#### Data section:
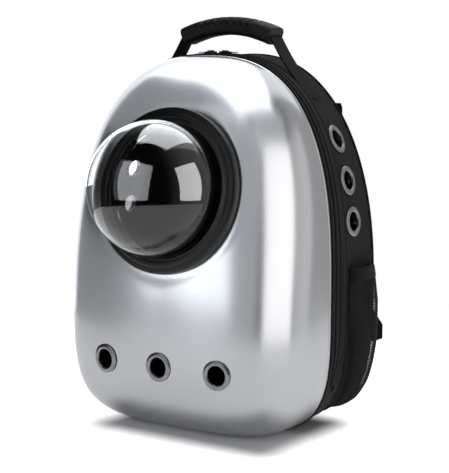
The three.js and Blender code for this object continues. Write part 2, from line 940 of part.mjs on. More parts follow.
const frontSeats = frontEyeletSeats();
const sideSeats = sideEyeletSeats();

addPiece("shell", makeShell(frontSeats.map((seat) => eyeletHole(seat, shellWall))), "shell");
addBubble();
for (const seat of frontSeats) addEyelet(seat.name, seat, shellWall);
addPiece("rim_binding", makeBinding(), "cloth");
addPiece("body", makeBody(sideSeats.map((seat) => eyeletHole(seat, clothWall))), "cloth");
for (const seat of sideSeats) addEyelet(seat.name, seat, clothWall);
addPiece("zipper", makeZip(), "cloth");
addSliders();
addPiece("back_piping", makeBackPiping(), "cloth");
addPiece("back_panel", makeBackPanel(), "cloth");
addPiece("back_yoke", makeYoke(), "cloth");
addPiece("handle_grip", makeGrip(), "rubber");
addPiece("handle_strap", makeHandleStrap(), "webbing");

const tab = tabLine();
const line = webbingLine(tab);
const pairs = {
  pocket_net: { make: makePocketNet, finish: "mesh" },
  pocket_hem: { make: makePocketHem, finish: "cloth" },
  shoulder_strap: { make: () => makeShoulderStrap(line), finish: "cloth" },
  strap_adjuster: { make: () => makeAdjuster(line), finish: "black" },
  strap_webbing: { make: () => makeStrapWebbing(line), finish: "webbing" },
  strap_tab: { make: () => makeTab(tab), finish: "cloth" },
};
for (const [name, { make, finish }] of Object.entries(pairs)) {
  const right = make();
  addPiece(`${name}_right`, right, finish);
  addPiece(`${name}_left`, mirrored(right), finish);
}

// The origin is the middle of the pack's box, on the floor
pack.updateMatrixWorld(true);
const box = new THREE.Box3().setFromObject(pack, true);
const middle = box.getCenter(new THREE.Vector3());
pack.position.set(-middle.x, -middle.y, -box.min.z);
pack.updateMatrixWorld(true);

export default pack;
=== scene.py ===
# %% [markdown]
# # A bubble pet carrier backpack
#
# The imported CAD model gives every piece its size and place. This lesson dresses it: a lacquered
# shell with a clear bubble, a cloth body with a zip, vent eyelets, net pockets, a rubber grip and
# padded straps. Each step says what the piece is on the real pack, how it could be made, and why
# it is made this way.

from contextlib import contextmanager
from math import atan2, cos, hypot, pi, radians, sin

import bmesh
import bpy
import numpy as np
from mathutils import Matrix, Vector


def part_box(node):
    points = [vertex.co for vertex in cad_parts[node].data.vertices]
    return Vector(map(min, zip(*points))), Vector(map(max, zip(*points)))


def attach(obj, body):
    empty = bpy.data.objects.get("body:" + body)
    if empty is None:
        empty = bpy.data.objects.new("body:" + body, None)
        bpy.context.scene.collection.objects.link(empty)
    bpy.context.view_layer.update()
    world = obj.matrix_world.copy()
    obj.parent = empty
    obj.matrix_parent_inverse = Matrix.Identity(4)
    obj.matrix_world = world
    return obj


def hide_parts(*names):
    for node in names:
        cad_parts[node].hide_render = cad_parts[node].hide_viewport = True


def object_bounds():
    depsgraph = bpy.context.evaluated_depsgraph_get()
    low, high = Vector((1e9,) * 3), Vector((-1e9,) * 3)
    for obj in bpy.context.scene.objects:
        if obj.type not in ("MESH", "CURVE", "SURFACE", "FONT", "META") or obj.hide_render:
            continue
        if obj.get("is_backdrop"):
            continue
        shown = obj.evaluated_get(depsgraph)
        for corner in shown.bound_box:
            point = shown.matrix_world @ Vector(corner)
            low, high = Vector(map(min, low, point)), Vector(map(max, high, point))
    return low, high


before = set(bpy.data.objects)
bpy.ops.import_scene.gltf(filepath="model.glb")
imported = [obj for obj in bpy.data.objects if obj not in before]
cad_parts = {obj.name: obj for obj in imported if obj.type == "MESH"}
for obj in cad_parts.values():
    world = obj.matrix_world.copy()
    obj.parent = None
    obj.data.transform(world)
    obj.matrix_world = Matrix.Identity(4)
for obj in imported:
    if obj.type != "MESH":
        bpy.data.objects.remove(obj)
cad_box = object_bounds()
MM = 0.001
UP, BACK = Vector((0, 0, 1)), Vector((0, 1, 0))
MIRROR = Vector((-1, 1, 1))  # a right-hand point times this is its left-hand twin
print("CAD nodes:", len(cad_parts))

# %% [markdown]
# ## The camera and the studio
#
# The camera stands in front of the pack's right shoulder, a little above its middle. The lens is
# long, so the sides hardly converge. The picture is taller than it is wide, so the sensor's width
# is laid on the height, and a small shift puts the pack where the picture has it.

# %% Place the camera
PICTURE_WIDE, PICTURE_HIGH = 449, 473
AIM = Vector((0, 18.8 * MM, 210 * MM))
CAMERA_TURN, CAMERA_RISE = radians(34.587), radians(7.998)
CAMERA_AWAY = 1641.5 * MM
FOCAL_PIXELS = 1429.2
MIDDLE_X, MIDDLE_Y = 208.7, 239.6  # where the lens axis meets the picture, in its pixels
SENSOR = 36.0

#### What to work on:
This exercise asks for the lines from the line with "on the floor" to the line with "# it is made this way.", both lines included, set down exactly and with nothing else.

#### The completed task:
// The origin is the middle of the pack's box, on the floor
pack.updateMatrixWorld(true);
const box = new THREE.Box3().setFromObject(pack, true);
const middle = box.getCenter(new THREE.Vector3());
pack.position.set(-middle.x, -middle.y, -box.min.z);
pack.updateMatrixWorld(true);

export default pack;
=== scene.py ===
# %% [markdown]
# # A bubble pet carrier backpack
#
# The imported CAD model gives every piece its size and place. This lesson dresses it: a lacquered
# shell with a clear bubble, a cloth body with a zip, vent eyelets, net pockets, a rubber grip and
# padded straps. Each step says what the piece is on the real pack, how it could be made, and why
# it is made this way.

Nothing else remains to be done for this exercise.